One active member of Corporate Voices is CVS/Caremark. Filling more prescriptions than any company in the world, they rely on lower-wage workers. And they need to be sure that these workers experience CVS/Caremark as a place where they can get on a meaningful career path — meaningful to them and their ability to move from managing paycheck to paycheck, to building their own family's economic stability.
"Since 1996, we've hired over 55,000 former welfare recipients," says Stephen Wing, Director of Government Programs at CVS/Caremark. "Over 60 percent of them are still with us and have moved up the career ladder. Many have been very successful. Others reach a certain point and need additional help and training.
"Our most important asset is our people. We have to be able to find the right people and in today's world we need new and innovative ways of doing that."

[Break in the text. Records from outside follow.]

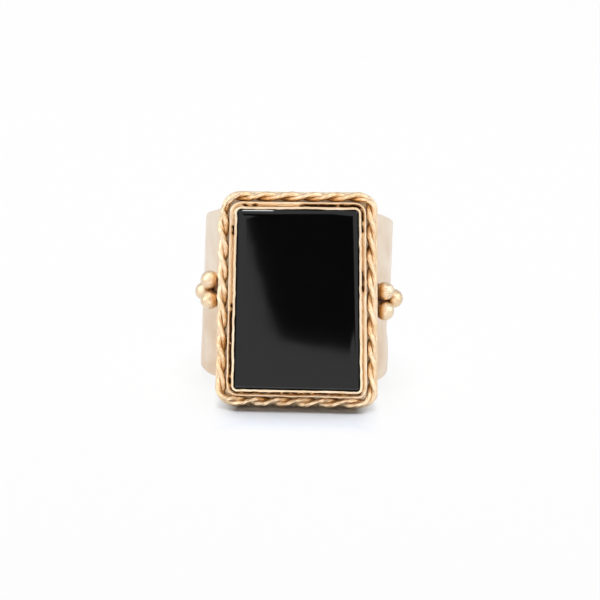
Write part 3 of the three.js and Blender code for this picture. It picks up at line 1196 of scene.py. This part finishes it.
world = bpy.data.worlds.new("studio")
world.use_nodes = True
world_nodes = world.node_tree.nodes
background = world_nodes["Background"]
ray = world_nodes.new("ShaderNodeLightPath")
brightness = world_nodes.new("ShaderNodeMix")
direction = world_nodes.new("ShaderNodeTexCoord")
skyward = world_nodes.new("ShaderNodeSeparateXYZ")
fall = world_nodes.new("ShaderNodeMapRange")
fall_values = {"From Min": 0.0, "From Max": 1.0, "To Min": STUDIO_FOR_METAL, "To Max": STUDIO_OVERHEAD}
for name, value in fall_values.items():
    fall.inputs[name].default_value = value
brightness.inputs["B"].default_value = STUDIO_FOR_PAPER
background.inputs["Color"].default_value = (1.0, 1.0, 1.0, 1.0)
for start, end in (
    (direction.outputs["Generated"], skyward.inputs["Vector"]),
    (skyward.outputs["Z"], fall.inputs["Value"]),
    (fall.outputs["Result"], brightness.inputs["A"]),
    (ray.outputs["Diffuse Depth"], brightness.inputs["Factor"]),
    (brightness.outputs["Result"], background.inputs["Strength"]),
):
    world.node_tree.links.new(start, end)
bpy.context.scene.world = world
bpy.context.scene.view_settings.view_transform = "Standard"

# %% Lamps
LAMP_DISTANCE = 0.6
LAMP_LEAN = 0.17


def add_softbox(name, spot, width, height, power):
    """A rectangular area light that looks at the ring."""
    data = bpy.data.lights.new(name, "AREA")
    data.shape = "RECTANGLE"
    data.size = width
    data.size_y = height
    data.energy = power
    lamp = bpy.data.objects.new(name, data)
    facing = Vector(spot).to_track_quat("Z", "Y").to_matrix().to_4x4()
    lamp.matrix_world = Matrix.Translation(spot) @ facing
    bpy.context.scene.collection.objects.link(lamp)
    return lamp


paper_lamp_spot = LAMP_DISTANCE * (upright + LAMP_LEAN * forwards).normalized()
paper_lamp = add_softbox("paper_softbox", paper_lamp_spot, 0.24, 0.24, 4.2)
paper_lamp.visible_glossy = False
metal_lamps = (
    ("left_softbox", Vector((-0.52, -0.34, 0.30)), 0.16, 0.42, 1.3),
    ("right_softbox", Vector((0.52, -0.34, 0.30)), 0.16, 0.42, 1.3),
    ("overhead_strip", Vector((-0.10, -0.25, 0.55)), 0.30, 0.12, 0.55),
    ("low_reflector", Vector((0.0, -0.046, -0.0195)), 0.060, 0.007, 0.0060),
)
for name, spot, width, height, power in metal_lamps:
    lamp = add_softbox(name, spot, width, height, power)
    lamp.visible_diffuse = False
    lamp.visible_camera = False
print(1 + len(metal_lamps), "lamps")

# %% [markdown]
# ## The dark card
#
# A black polished stone looks black only if it has something dark to reflect. A felt card hangs
# in front of the ring beside the camera, and its soft lower left corner is the line that crosses
# the stone. It shows in reflections only. It is a rounded slab like the head plate, sheared so
# that its edges run askew.

# %% Dark card
CARD_LOW = Vector((0, -400, 0)) * MM
CARD_HIGH = Vector((42, -399, 62)) * MM
CARD_CORNER = 3.6 * MM
CARD_EDGE = 0.2 * MM
CARD_LEAN = -0.29
CARD_DROP = -0.126
CARD_FOOT = Vector((-0.5, 0, -31.4)) * MM

felt = Finish("dark_felt", Base_Color=(0.004, 0.004, 0.004, 1.0), Roughness=1.0, Specular_IOR_Level=0.0)
card_shape = rounded_slab(CARD_LOW, CARD_HIGH, CARD_CORNER, CARD_EDGE)
shear = Matrix(((1, 0, CARD_LEAN, 0), (0, 1, 0, 0), (CARD_DROP, 0, 1, 0), (0, 0, 0, 1)))
card_place = Matrix.Translation(CARD_FOOT) @ shear
bmesh.ops.transform(card_shape, matrix=card_place, verts=card_shape.verts)
card = make_object("dark_card", card_shape, felt.material)
card.visible_camera = False
card.visible_diffuse = False
card.visible_shadow = False
print("card, mm:", [round(size / MM) for size in card.dimensions])
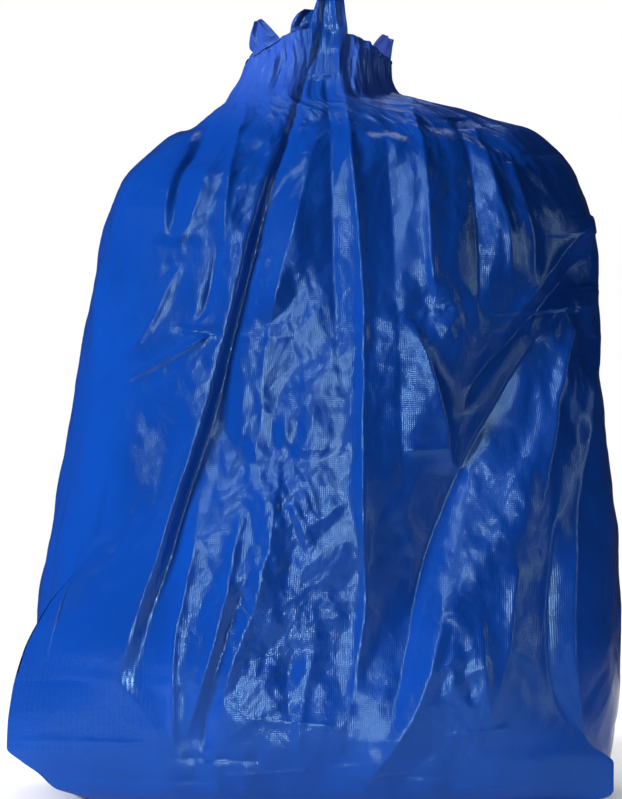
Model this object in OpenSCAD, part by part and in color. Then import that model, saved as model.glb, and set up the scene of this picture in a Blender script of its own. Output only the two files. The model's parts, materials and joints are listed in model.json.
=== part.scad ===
// Polythene sack with tie flaps, standing open, its mouth gathered into a short neck.
// Frame: +Z up, the front faces -Y, and +X is to the right of someone who faces the front.
// The origin is on the floor, under the centre of the whole sack.

/* [Sack] */
// Width over both corner ears
sack_w = 600; // [560:5:660]
// Depth, front to back
sack_d = 290; // [270:5:330]
// Height to the tip of the front tie flap
sack_h = 773; // [730:1:840]
// Wall thickness that stands in for the film
film_t = 1.5; // [1:0.1:2]
// Width of the strip along the bottom weld
seal_w = 16; // [12:1:20]

/* [Neck] */
// Width of the gathered neck where it turns on the shoulders
neck_w = 156; // [148:2:164]
// Depth of the gathered neck where it turns on the shoulders
neck_d = 84; // [80:1:88]
// Width of the mouth
mouth_w = 138; // [130:2:142]
// Depth of the mouth
mouth_d = 76; // [70:1:78]
// How far the neck stands to the right of the sack's middle
neck_x = 4; // [0:1:8]

/* [Tie flaps] */
// Width of the front tie flap at its root
front_flap_w = 46; // [40:1:50]
// Width of the front tie flap at its cut end
front_flap_tip = 27; // [20:1:30]
// Length of the rear tie flap
rear_flap_l = 19; // [14:1:22]
// Width of each side tie flap at its root
side_flap_w = 32; // [26:1:34]
// Length of each side tie flap
side_flap_l = 23; // [18:1:26]
// Thickness of a flap or an ear, which is two films lying together
flap_t = 2; // [1.6:0.1:2.2]

/* [Hidden] */

film_blue = [0.02, 0.20, 0.66];
fold_blue = [0.05, 0.28, 0.74];

// Rings of points run round the sack. Column 0 faces +X, and a quarter of them lie between +X and the back.
columns = 64;
quarter = columns / 4;
// Columns from a side's middle to the crease where a gusset meets the front or the back
crease = 7;
// Half the gap left between two pieces at a crease
seam = 0.15;
// Clearance between the shoulders' rim and the neck
rim_gap = 1.2;

// The neck turns on the shoulders. Below its axis it is part of an ellipsoid, so it slides along the rim.
rim_drop = asin(0.36);
foot_drop = asin(0.62);
axis_z = 0.891 * sack_h;
rim_z = axis_z - neck_d / 2 * sin(rim_drop);
mouth_low = 0.918 * sack_h;
mouth_high = 0.963 * sack_h;

// The standing sack's outline. Each row is a height as a share of sack_h, the reach to the left and to the
// right as shares of half of sack_w, the reach to the front and the back as a share of half of sack_d, and
// how square the section is, where 2 is an ellipse.
body_rows = [
    [0.000, 0.74, 0.82, 0.78, 3.0],
    [0.015, 0.83, 0.92, 0.90, 3.0],
    [0.057, 0.88, 0.98, 0.98, 2.9],
    [0.153, 0.92, 1.00, 1.00, 2.8],
    [0.305, 0.86, 1.00, 0.98, 2.7],
    [0.430, 0.80, 0.96, 0.92, 2.6],
    [0.550, 0.76, 0.94, 0.86, 2.5],
    [0.670, 0.70, 0.92, 0.77, 2.4],
    [0.731, 0.66, 0.89, 0.70, 2.4],
    [0.770, 0.62, 0.86, 0.63, 2.3],
    [0.805, 0.54, 0.80, 0.55, 2.2],
    [0.835, 0.43, 0.71, 0.46, 2.1],
    [0.855, 0.33, 0.58, 0.38, 2.0]
];

function power(v, p) = sign(v) * pow(abs(v), p);
function turn(j) = 360 * j / columns;
function unit(v) = v / norm(v);

// One ring of points from a middle, two half widths and a squareness.
function ring(mid_x, half_x, half_y, square, heights) =
    [for (j = [0:columns - 1])
        [mid_x + half_x * power(cos(turn(j)), 2 / square), half_y * power(sin(turn(j)), 2 / square), heights[j]]];
function level(z) = [for (j = [0:columns - 1]) z];
function body_ring(row) =
    ring((row[2] - row[1]) * sack_w / 4, (row[2] + row[1]) * sack_w / 4, row[3] * sack_d / 2, row[4],
         level(row[0] * sack_h));
function rim_ring() =
    ring(neck_x, neck_w / 2 * cos(rim_drop) + rim_gap, neck_d / 2 * cos(rim_drop) + rim_gap, 2, level(rim_z));
body_outer = [each [for (row = body_rows) body_ring(row)], rim_ring()];

// The neck's rings: three below the axis on the ellipsoid, and four from the axis up to the sloping mouth.
function mouth_z(j) = mouth_low + (mouth_high - mouth_low) * pow(sin(turn(j)), 2);
function foot_ring(drop) =
    ring(neck_x, neck_w / 2 * cos(drop), neck_d / 2 * cos(drop), 2, level(axis_z - neck_d / 2 * sin(drop)));
function wall_ring(share) =
    ring(neck_x, (neck_w + share * (mouth_w - neck_w)) / 2, (neck_d + share * (mouth_d - neck_d)) / 2, 2,
         [for (j = [0:columns - 1]) axis_z + share * (mouth_z(j) - axis_z)]);
neck_outer = [each [for (share = [1, 2 / 3, 1 / 3]) foot_ring(share * foot_drop)],
              each [for (share = [0:1 / 3:1]) wall_ring(share)]];

// The film's inner face: each point moved inwards by the wall's thickness.
function at(grid, i, j) = grid[max(0, min(len(grid) - 1, i))][(j + columns) % columns];
function outward(grid, i, j) =
    unit(cross(at(grid, i, j + 1) - at(grid, i, j - 1), at(grid, i + 1, j) - at(grid, i - 1, j)));
function inside(grid) =
    [for (i = [0:len(grid) - 1]) [for (j = [0:columns - 1]) grid[i][j] - film_t * outward(grid, i, j)]];
body_inner = inside(body_outer);
neck_inner = inside(neck_outer);

// A patch of film between two columns of a grid, as one closed solid that stops just short of both creases.
module film_patch(outer, inner, first, last) {
    rows = len(outer);
    across = last - first + 1;
    count = rows * across;
    function spot(grid, i, j) =
        let (step = j == first ? 1 : j == last ? -1 : 0)
        at(grid, i, j) + (step == 0 ? [0, 0, 0] : seam * unit(at(grid, i, j + step) - at(grid, i, j)));
    function corner(i, j) = i * across + j;
    points = [for (grid = [outer, inner]) for (i = [0:rows - 1]) for (j = [first:last]) spot(grid, i, j)];
    faces = [
        for (i = [0:rows - 2]) for (j = [0:across - 2]) each [
            [corner(i, j), corner(i + 1, j), corner(i + 1, j + 1)],
            [corner(i, j), corner(i + 1, j + 1), corner(i, j + 1)],
            [count + corner(i, j), count + corner(i + 1, j + 1), count + corner(i + 1, j)],
            [count + corner(i, j), count + corner(i, j + 1), count + corner(i + 1, j + 1)]],
        for (i = [0:rows - 2]) each [
            [corner(i, 0), count + corner(i, 0), count + corner(i + 1, 0)],
            [corner(i, 0), count + corner(i + 1, 0), corner(i + 1, 0)],
            [corner(i, across - 1), count + corner(i + 1, across - 1), count + corner(i, across - 1)],
            [corner(i, across - 1), corner(i + 1, across - 1), count + corner(i + 1, across - 1)]],
        for (j = [0:across - 2]) each [
            [corner(0, j), count + corner(0, j + 1), count + corner(0, j)],
            [corner(0, j), corner(0, j + 1), count + corner(0, j + 1)],
            [corner(rows - 1, j), count + corner(rows - 1, j), count + corner(rows - 1, j + 1)],
            [corner(rows - 1, j), count + corner(rows - 1, j + 1), corner(rows - 1, j + 1)]]];
    polyhedron(points, faces);
}
module front_patch(outer, inner) { film_patch(outer, inner, 2 * quarter + crease, 4 * quarter - crease); }
module back_patch(outer, inner) { film_patch(outer, inner, crease, 2 * quarter - crease); }
module left_patch(outer, inner) { film_patch(outer, inner, 2 * quarter - crease, 2 * quarter + crease); }
module right_patch(outer, inner) { film_patch(outer, inner, -crease, crease); }

module front_panel() { color(film_blue) front_patch(body_outer, body_inner); }
module back_panel() { color(film_blue) back_patch(body_outer, body_inner); }
module left_gusset() { color(film_blue) left_patch(body_outer, body_inner); }
module right_gusset() { color(film_blue) right_patch(body_outer, body_inner); }
module neck_front() { color(film_blue) front_patch(neck_outer, neck_inner); }
module neck_back() { color(film_blue) back_patch(neck_outer, neck_inner); }
module neck_left() { color(film_blue) left_patch(neck_outer, neck_inner); }
module neck_right() { color(film_blue) right_patch(neck_outer, neck_inner); }

// The floor inside the walls, between two distances from the middle, front to back.
floor_gap = 0.5;
module floor_strip(y_low, y_high) {
    shrink = 1 - 2 * floor_gap / (body_rows[0][3] * sack_d);
    foot = [for (p = body_inner[0]) [shrink * p[0], shrink * p[1]]];
    linear_extrude(film_t) intersection() {
        polygon(foot);
        translate([-sack_w, y_low]) square([2 * sack_w, y_high - y_low]);
    }
}
module base_front() { color(film_blue) floor_strip(-sack_d / 2, -seal_w / 2 - seam); }
module base_back() { color(film_blue) floor_strip(seal_w / 2 + seam, sack_d / 2); }

// The weld is a raised bead along the middle of its strip.
bead_w = 3;
bead_h = 0.8;
bead_reach = 0.35 * sack_w;
module bottom_seal() {
    color(fold_blue) union() {
        floor_strip(-seal_w / 2, seal_w / 2);
        translate([-bead_reach, -bead_w / 2, 0]) cube([2 * bead_reach, bead_w, film_t + bead_h]);
    }
}

// A flat piece of film that stands in the XZ plane, drawn as X and Z.
module standing_film(outline) {
    translate([0, flap_t / 2, 0]) rotate([90, 0, 0]) linear_extrude(flap_t) polygon(outline);
}

// A tie flap starts this far above its fold line, and the fold line clears the mouth's edge.
fold_gap = 1.2;
edge_gap = 1.9;

front_fold = [neck_x + 10, -mouth_d / 2, mouth_high + edge_gap];
front_tip_shift = 6;
module front_tie_flap() {
    rise = sack_h - front_fold[2];
    color(fold_blue) translate(front_fold) standing_film([
        [-front_flap_w / 2, fold_gap], [front_flap_w / 2, fold_gap], [front_flap_w / 2 - 3, 0.3 * rise],
        [front_tip_shift + front_flap_tip / 2, rise], [front_tip_shift - front_flap_tip / 2, rise]]);
}

rear_fold = [neck_x - 4, mouth_d / 2, mouth_high + edge_gap];
rear_flap_w = 0.9 * front_flap_w;
module rear_tie_flap() {
    color(film_blue) translate(rear_fold) standing_film([
        [-rear_flap_w / 2, fold_gap], [rear_flap_w / 2, fold_gap], [0.3 * rear_flap_w, 0.8 * rear_flap_l],
        [0.1 * rear_flap_w, rear_flap_l], [-0.3 * rear_flap_w, 0.9 * rear_flap_l]]);
}

// A side flap's fold line touches the mouth's edge from above at one angle round it, and slopes with it.
left_at = 225;
right_at = 22;
side_edge_gap = 3.2;
function edge_point(a) =
    [neck_x + mouth_w / 2 * cos(a), mouth_d / 2 * sin(a),
     mouth_low + (mouth_high - mouth_low) * pow(sin(a), 2) + side_edge_gap];
function edge_yaw(a) = atan2(mouth_d * cos(a), -mouth_w * sin(a));
module side_flap(a, slope, lean) {
    translate(edge_point(a)) rotate([0, 0, edge_yaw(a)]) rotate([0, slope, 0]) standing_film([
        [-side_flap_w / 2, fold_gap], [side_flap_w / 2, fold_gap], [lean + side_flap_w / 4, 0.7 * side_flap_l],
        [lean, side_flap_l], [lean - side_flap_w / 5, 0.8 * side_flap_l]]);
}
left_slope = -31;
left_lean = 7;
module left_tie_flap() { color(fold_blue) side_flap(left_at, left_slope, left_lean); }
right_slope = -29;
right_lean = -3;
module right_tie_flap() { color(film_blue) side_flap(right_at, right_slope, right_lean); }

// The gussets' flat corners stick out past the sack's rounded foot, each on an upright fold.
left_ear_w = 40;
left_ear_y = -0.27 * sack_d;
module left_corner_ear() {
    tip = left_ear_w - fold_gap;
    color(fold_blue) translate([-sack_w / 2 + left_ear_w, left_ear_y, 0]) mirror([1, 0, 0])
    translate([fold_gap, 0, 0]) standing_film([
        [0, 10], [10, 16], [tip - 8, 38], [tip, 53], [tip - 3, 80], [tip - 9, 112], [tip - 18, 140], [0, 165]]);
}
right_ear_w = 34;
right_ear_y = -0.34 * sack_d;
module right_corner_ear() {
    tip = right_ear_w - fold_gap;
    color(fold_blue) translate([sack_w / 2 - right_ear_w + fold_gap, right_ear_y, 0]) standing_film([
        [0, 6], [tip - 8, 7], [tip, 14], [tip - 1, 46], [8, 92], [0, 98]]);
}

front_panel();
back_panel();
left_gusset();
right_gusset();
base_front();
base_back();
bottom_seal();
neck_front();
neck_back();
neck_left();
neck_right();
front_tie_flap();
rear_tie_flap();
left_tie_flap();
right_tie_flap();
left_corner_ear();
right_corner_ear();
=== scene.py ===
"""A glossy blue polythene sack with tie flaps, standing open, built around its CAD frame."""
import json
import math

import bpy
import numpy as np
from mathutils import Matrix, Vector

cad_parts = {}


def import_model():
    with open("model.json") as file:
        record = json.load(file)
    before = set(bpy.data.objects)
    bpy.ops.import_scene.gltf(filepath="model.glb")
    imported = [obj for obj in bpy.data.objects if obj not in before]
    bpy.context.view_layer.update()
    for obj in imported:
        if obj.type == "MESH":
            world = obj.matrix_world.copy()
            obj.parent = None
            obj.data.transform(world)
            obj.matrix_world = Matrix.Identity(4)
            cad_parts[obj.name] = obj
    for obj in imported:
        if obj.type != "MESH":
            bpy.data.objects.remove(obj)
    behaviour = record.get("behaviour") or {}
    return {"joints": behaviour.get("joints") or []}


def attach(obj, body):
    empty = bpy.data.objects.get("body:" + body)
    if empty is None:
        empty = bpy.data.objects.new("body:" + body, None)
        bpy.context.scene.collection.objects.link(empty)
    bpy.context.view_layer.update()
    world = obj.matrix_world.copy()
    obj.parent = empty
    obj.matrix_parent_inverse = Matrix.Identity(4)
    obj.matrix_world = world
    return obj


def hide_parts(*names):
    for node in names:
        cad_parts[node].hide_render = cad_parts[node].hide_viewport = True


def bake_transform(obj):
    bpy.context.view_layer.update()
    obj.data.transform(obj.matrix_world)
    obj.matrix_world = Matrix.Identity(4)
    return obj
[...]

Wing says that Corporate Voices — both the tools they have developed and the partnerships the company has formed — has helped CVS/Caremark be innovative in recruiting, training, and retaining entry level employees.
He also notes that the contribution Corporate Voices makes to his and other companys' efforts to create a productive workforce is found in the very relationships spawned and nurtured by Corporate Voices. Indeed, the constant sharing of information that goes on between Corporate Voices' corporate members has led directly to many of the innovations that CVS/Caremark has embraced. "We are able to talk with other companies with similar missions and values and share with them what we are doing, and vice versa," without sharing proprietary information that a company needs to keep to themselves, Wing reports.
Corporate Voices directly draws the line between Corporate Social Responsibility (CSR), corporate focus on the bottom line, and The Hitachi Foundation's interest in strengthening the workplace to bring low-income individuals into the economic mainstream. "Our interest in the field of CSR has particularly focused on understanding how the business bottom line can be enhanced through practices that improve the economic outlook for low-income employees," says The Hitachi Foundation president and CEO Barbara Dyer. "Corporate Voices is teaching us how corporations can implement policies and procedures that directly benefit the company and create an economic future for low-income employees and their families."
It's all proof that creating a powerful national voice comprised of some of the nation's largest corporations can go a long way toward helping the little guy. And that goes a long way toward helping the corporate bottom line.